A Canadian woman named Sarah Timmins is demanding financial compensation from Ford Canada along with being allowed out of the contract for her automobile after she says she was sold a faulty vehicle. The woman says she purchased a brand-new 2018 Ford Escape Titanium SUV only to have it end up in the shop for months.
Timmins says that her car is definitely a lemon and that she isn’t hopeful the shop will be able to fix it. Her issues started in September 2019 when her vehicle broke down while driving to visit family. She says they phoned Ford to say they needed roadside assistance and that the roadside assistance showed up and checked the battery. She says the battery checked out fine but that she had 97 alerts on her Ford App registering faults, and the car wouldn’t start.
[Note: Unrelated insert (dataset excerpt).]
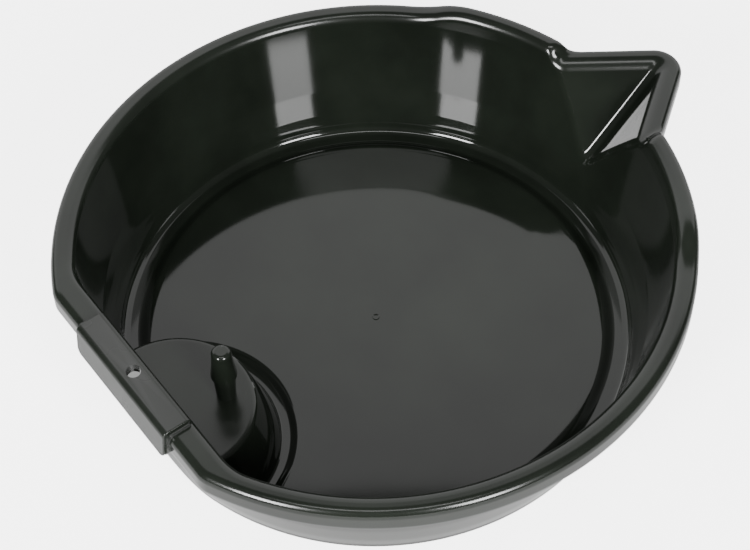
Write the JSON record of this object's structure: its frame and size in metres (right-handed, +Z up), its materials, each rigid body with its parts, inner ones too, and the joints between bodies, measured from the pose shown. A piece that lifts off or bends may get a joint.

Timmins says the Ford dealership eventually got her car running, but only days later, the vehicle went dead again. She says there have been “so many modules” replaced in the car and that a new wiring harness was added along with a new computer and new battery. She says the last contact from the dealership said that “the dash isn’t working at all,” and she fears the vehicle is getting worse, not better.
She says that her new vehicle has only 14,000 kilometers on the odometer but has spent 16 weeks in the repair shop. Timmins says the dealership has given her a loaner vehicle, but she’s had a little cooperation from Ford Canada. She is particularly frustrated because she’s been paying a $410 biweekly payment on a car she can’t drive.
She’s calling for Canada to adopt lemon laws such as those that exist in the United States. Canada has what it calls the Canadian Motor Vehicle Arbitration Plan, which is a system that attempts to resolve disputes between consumers and manufacturers; she has applied for that program. Ford Canada is also facing a legal dispute over an alleged sales conspiracy.